La rampe du chaland de Rockwell s'abaissa,
le premier DD avança, bascula du nez, descendit dans un
mètre cinquante d'eau et progressa vers le sable, à
cinquante mètres de là, parmi les rouleaux qui se
brisaient sur lui. Ce fut à ce moment que les Allemands
s'animèrent. Peut-être avaient-ils attendu délibérément,
mais, plus probablement, les artilleurs venaient juste de sortir
des abris dont la résistance aux gros projectiles avait
été si mal appréciée. Rockwell vit
des langues de feu jaillir au flanc des hauteurs. Pendant les
premières secondes, le tir fut mal ajusté et le
second char put descendre. Puis, trois chalands, à droite,
furent atteints, en succession rapide, par une pièce de
88 mm qui prenait la plage d'enfilade.
Rockwell regarda son troisième DD quitter la rampe,
se présentant de côté à l'ennemi. Il
passa cependant, bientôt suivi par le quatrième.
Rockwell fit alors relever la rampe et mit sa machine en arrière.

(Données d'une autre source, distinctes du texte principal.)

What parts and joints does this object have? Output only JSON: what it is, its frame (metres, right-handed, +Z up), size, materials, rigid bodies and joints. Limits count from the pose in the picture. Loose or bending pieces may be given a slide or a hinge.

Il était l'heure H, très précisément.
Les chars se trouvaient à terre, Rockwell n'avait plus
qu'une mission: ramener ses bâtiments en sécurité,
s'il le pouvait. Sept parvinrent à se déséchouer,
mais deux brûlaient. D'autres pièces avaient ouvert
le feu, dans les falaises, elles ne tiraient cependant plus sur
les chalands. Rockwell vit le premier de ses chars négocier
son chemin à travers les obstacles. A peine avait-il parcouru
dix mètres après être sorti de l'eau, qu'il
s'environnait de flammes. Regardant derrière lui, Rockwell
aperçut alors la nouvelle cible des Allemands : les embarcations
amenant l'infanterie qui avançaient sous une grêle
d'obus. (la cie A du 116ème régiment).